## Input material
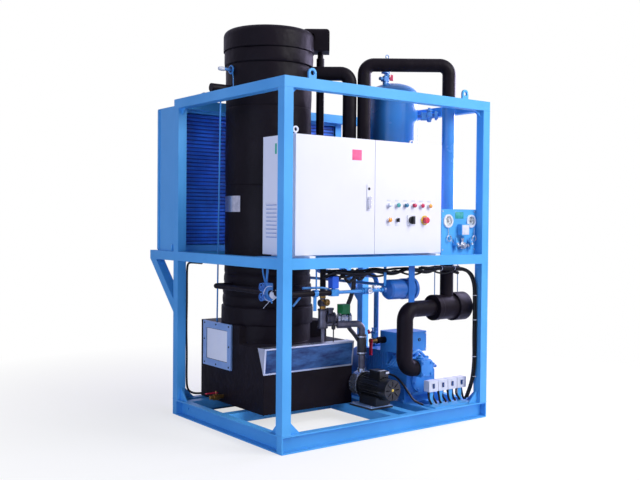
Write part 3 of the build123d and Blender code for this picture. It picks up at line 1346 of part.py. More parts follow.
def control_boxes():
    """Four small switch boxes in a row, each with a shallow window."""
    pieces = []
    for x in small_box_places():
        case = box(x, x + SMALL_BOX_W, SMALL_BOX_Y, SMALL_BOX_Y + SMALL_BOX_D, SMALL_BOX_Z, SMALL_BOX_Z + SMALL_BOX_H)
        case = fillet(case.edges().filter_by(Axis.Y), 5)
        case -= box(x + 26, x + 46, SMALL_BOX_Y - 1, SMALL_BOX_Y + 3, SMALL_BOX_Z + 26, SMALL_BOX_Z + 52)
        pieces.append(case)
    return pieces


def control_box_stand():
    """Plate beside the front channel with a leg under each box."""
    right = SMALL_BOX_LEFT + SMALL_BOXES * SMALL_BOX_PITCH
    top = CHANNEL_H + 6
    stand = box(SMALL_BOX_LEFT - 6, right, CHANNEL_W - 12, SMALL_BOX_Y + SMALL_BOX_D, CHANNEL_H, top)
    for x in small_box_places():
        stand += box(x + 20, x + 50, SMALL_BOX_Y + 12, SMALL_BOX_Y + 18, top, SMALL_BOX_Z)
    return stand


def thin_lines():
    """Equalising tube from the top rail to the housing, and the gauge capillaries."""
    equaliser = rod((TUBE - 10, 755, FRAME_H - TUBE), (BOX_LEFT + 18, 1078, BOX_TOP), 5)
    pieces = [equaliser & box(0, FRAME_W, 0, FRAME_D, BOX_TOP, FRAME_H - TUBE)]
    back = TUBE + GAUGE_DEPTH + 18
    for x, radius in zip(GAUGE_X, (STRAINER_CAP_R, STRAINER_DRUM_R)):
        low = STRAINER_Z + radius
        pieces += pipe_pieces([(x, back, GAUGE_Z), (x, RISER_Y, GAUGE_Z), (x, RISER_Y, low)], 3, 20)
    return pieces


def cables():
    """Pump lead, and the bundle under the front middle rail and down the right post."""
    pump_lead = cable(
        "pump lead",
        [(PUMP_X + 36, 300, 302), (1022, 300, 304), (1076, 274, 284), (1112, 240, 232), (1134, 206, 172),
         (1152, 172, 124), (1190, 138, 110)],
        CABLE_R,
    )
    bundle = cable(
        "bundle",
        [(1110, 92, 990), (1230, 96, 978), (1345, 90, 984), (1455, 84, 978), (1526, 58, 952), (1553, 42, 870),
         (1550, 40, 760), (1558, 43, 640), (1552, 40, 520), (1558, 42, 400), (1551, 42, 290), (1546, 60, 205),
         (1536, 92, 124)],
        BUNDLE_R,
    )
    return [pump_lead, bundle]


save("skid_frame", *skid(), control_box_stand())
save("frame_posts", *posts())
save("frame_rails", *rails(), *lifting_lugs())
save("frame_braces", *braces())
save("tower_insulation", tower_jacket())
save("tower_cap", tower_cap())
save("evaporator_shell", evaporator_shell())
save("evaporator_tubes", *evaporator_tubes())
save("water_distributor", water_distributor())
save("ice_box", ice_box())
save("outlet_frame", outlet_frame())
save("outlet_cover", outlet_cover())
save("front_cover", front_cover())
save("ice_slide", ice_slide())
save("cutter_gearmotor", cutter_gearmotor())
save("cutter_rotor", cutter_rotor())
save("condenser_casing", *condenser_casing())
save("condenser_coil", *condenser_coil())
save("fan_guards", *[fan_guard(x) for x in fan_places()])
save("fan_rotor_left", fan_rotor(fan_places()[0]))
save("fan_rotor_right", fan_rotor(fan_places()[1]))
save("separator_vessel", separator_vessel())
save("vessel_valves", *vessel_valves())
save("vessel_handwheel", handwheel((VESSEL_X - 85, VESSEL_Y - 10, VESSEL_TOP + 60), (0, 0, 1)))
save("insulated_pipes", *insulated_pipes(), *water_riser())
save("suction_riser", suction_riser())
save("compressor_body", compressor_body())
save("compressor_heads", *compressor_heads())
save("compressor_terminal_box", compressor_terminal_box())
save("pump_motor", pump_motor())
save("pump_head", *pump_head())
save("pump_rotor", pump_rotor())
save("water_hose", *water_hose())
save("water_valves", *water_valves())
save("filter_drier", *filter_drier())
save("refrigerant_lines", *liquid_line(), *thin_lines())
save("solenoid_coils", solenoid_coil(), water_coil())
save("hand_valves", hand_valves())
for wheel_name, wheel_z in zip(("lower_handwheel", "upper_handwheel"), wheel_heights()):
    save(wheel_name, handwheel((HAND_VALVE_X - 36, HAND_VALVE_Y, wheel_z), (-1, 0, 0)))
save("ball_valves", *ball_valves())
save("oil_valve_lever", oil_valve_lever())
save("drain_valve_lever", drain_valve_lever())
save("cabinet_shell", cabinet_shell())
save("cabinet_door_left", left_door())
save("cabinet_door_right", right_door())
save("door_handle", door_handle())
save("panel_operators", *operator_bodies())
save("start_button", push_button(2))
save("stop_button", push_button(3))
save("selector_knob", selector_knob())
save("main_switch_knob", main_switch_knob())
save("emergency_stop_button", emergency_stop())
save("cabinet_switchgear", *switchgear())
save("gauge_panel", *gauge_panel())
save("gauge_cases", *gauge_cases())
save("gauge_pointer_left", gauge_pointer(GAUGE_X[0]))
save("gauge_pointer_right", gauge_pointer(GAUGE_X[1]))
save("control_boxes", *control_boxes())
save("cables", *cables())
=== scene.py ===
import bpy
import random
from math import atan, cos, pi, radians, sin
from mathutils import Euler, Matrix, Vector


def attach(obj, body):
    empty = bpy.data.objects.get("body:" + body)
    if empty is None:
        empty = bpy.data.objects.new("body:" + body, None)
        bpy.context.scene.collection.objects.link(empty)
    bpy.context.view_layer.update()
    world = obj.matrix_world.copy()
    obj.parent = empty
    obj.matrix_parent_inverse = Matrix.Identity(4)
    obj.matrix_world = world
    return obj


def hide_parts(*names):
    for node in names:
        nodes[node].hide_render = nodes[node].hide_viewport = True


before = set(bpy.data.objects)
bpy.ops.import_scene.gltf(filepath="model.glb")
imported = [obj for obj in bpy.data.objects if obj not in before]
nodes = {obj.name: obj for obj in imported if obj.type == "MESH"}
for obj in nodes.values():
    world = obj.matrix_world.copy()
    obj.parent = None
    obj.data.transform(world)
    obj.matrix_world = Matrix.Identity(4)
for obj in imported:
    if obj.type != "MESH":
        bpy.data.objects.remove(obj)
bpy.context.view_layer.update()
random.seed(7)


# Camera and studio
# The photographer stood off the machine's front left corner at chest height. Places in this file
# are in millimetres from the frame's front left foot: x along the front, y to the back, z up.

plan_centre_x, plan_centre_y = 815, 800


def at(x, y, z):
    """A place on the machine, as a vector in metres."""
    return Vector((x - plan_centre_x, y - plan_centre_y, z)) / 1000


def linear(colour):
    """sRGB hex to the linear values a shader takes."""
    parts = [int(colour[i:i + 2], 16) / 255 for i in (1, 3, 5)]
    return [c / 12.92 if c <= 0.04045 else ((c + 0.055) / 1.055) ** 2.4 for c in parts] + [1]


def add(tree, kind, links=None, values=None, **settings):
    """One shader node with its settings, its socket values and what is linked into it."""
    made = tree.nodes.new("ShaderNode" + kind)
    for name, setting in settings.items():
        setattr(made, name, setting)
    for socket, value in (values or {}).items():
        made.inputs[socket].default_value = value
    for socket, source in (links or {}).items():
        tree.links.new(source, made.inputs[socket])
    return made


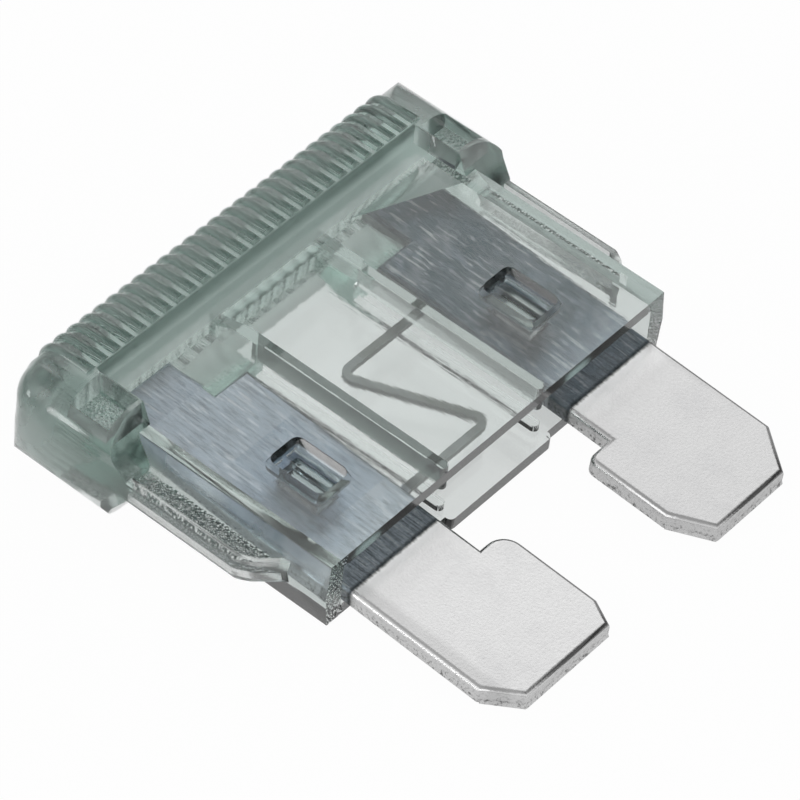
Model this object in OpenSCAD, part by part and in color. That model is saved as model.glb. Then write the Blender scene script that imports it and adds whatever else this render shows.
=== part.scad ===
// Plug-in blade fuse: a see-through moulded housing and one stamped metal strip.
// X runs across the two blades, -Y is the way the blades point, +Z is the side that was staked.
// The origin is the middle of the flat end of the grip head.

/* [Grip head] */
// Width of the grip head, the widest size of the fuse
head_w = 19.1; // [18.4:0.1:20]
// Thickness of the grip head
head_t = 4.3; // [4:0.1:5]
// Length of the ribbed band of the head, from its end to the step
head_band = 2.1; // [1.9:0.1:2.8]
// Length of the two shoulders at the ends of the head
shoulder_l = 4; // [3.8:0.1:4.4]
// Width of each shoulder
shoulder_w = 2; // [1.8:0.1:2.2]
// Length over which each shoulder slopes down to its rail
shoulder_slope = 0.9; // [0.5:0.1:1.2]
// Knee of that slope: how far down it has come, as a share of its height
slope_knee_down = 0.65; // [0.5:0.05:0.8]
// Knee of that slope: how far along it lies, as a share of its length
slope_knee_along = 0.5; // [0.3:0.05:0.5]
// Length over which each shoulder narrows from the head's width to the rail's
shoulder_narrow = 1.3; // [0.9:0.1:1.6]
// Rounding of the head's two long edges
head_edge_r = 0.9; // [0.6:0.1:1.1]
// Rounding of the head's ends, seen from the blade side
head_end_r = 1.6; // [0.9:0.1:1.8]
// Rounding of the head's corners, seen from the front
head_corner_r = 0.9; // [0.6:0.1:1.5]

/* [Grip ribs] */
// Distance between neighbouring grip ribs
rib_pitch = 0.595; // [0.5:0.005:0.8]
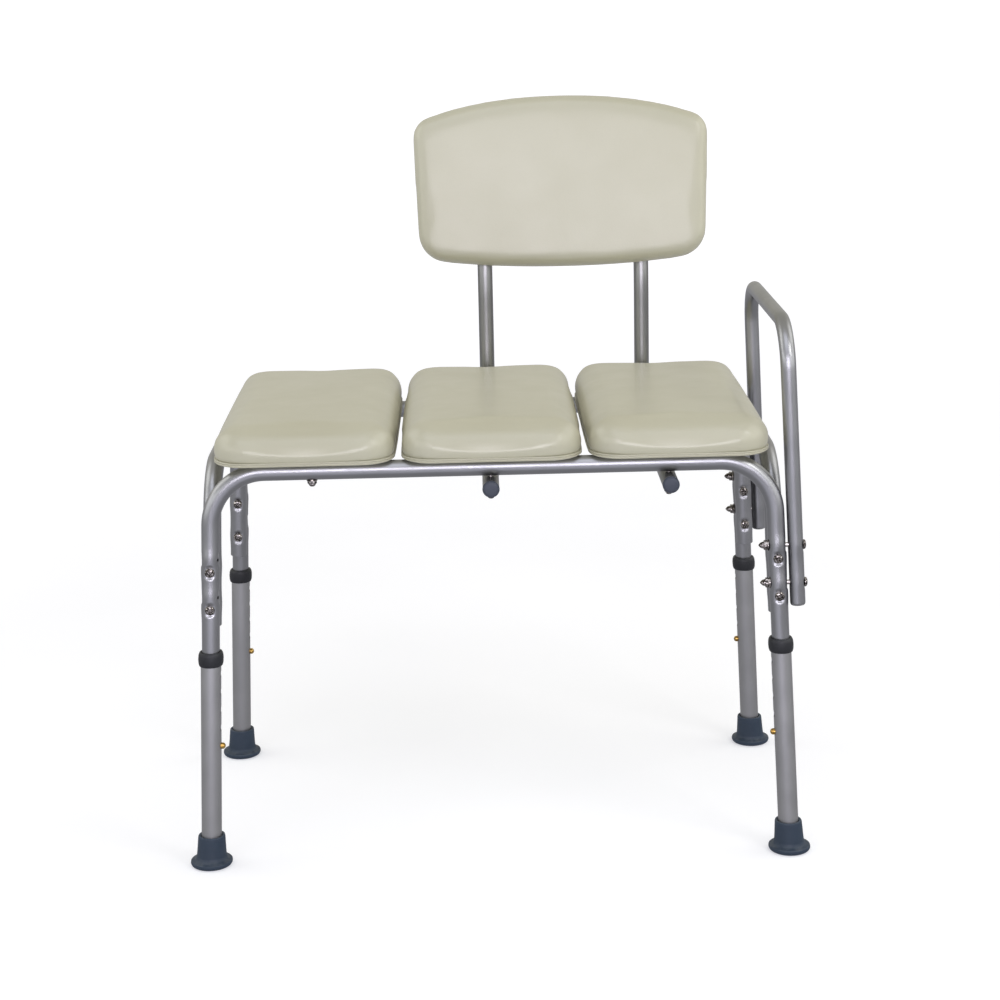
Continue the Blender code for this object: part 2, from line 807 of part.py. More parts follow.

## Written task
From the entries above, give again exactly the lines running from the line with "for wheel_name, wheel_z" to the line with "bpy.data.objects.remove(obj)"; include both of those lines.

## Full solution
for wheel_name, wheel_z in zip(("lower_handwheel", "upper_handwheel"), wheel_heights()):
    save(wheel_name, handwheel((HAND_VALVE_X - 36, HAND_VALVE_Y, wheel_z), (-1, 0, 0)))
save("ball_valves", *ball_valves())
save("oil_valve_lever", oil_valve_lever())
save("drain_valve_lever", drain_valve_lever())
save("cabinet_shell", cabinet_shell())
save("cabinet_door_left", left_door())
save("cabinet_door_right", right_door())
save("door_handle", door_handle())
save("panel_operators", *operator_bodies())
save("start_button", push_button(2))
save("stop_button", push_button(3))
save("selector_knob", selector_knob())
save("main_switch_knob", main_switch_knob())
save("emergency_stop_button", emergency_stop())
save("cabinet_switchgear", *switchgear())
save("gauge_panel", *gauge_panel())
save("gauge_cases", *gauge_cases())
save("gauge_pointer_left", gauge_pointer(GAUGE_X[0]))
save("gauge_pointer_right", gauge_pointer(GAUGE_X[1]))
save("control_boxes", *control_boxes())
save("cables", *cables())
=== scene.py ===
import bpy
import random
from math import atan, cos, pi, radians, sin
from mathutils import Euler, Matrix, Vector


def attach(obj, body):
    empty = bpy.data.objects.get("body:" + body)
    if empty is None:
        empty = bpy.data.objects.new("body:" + body, None)
        bpy.context.scene.collection.objects.link(empty)
    bpy.context.view_layer.update()
    world = obj.matrix_world.copy()
    obj.parent = empty
    obj.matrix_parent_inverse = Matrix.Identity(4)
    obj.matrix_world = world
    return obj


def hide_parts(*names):
    for node in names:
        nodes[node].hide_render = nodes[node].hide_viewport = True


before = set(bpy.data.objects)
bpy.ops.import_scene.gltf(filepath="model.glb")
imported = [obj for obj in bpy.data.objects if obj not in before]
nodes = {obj.name: obj for obj in imported if obj.type == "MESH"}
for obj in nodes.values():
    world = obj.matrix_world.copy()
    obj.parent = None
    obj.data.transform(world)
    obj.matrix_world = Matrix.Identity(4)
for obj in imported:
    if obj.type != "MESH":
        bpy.data.objects.remove(obj)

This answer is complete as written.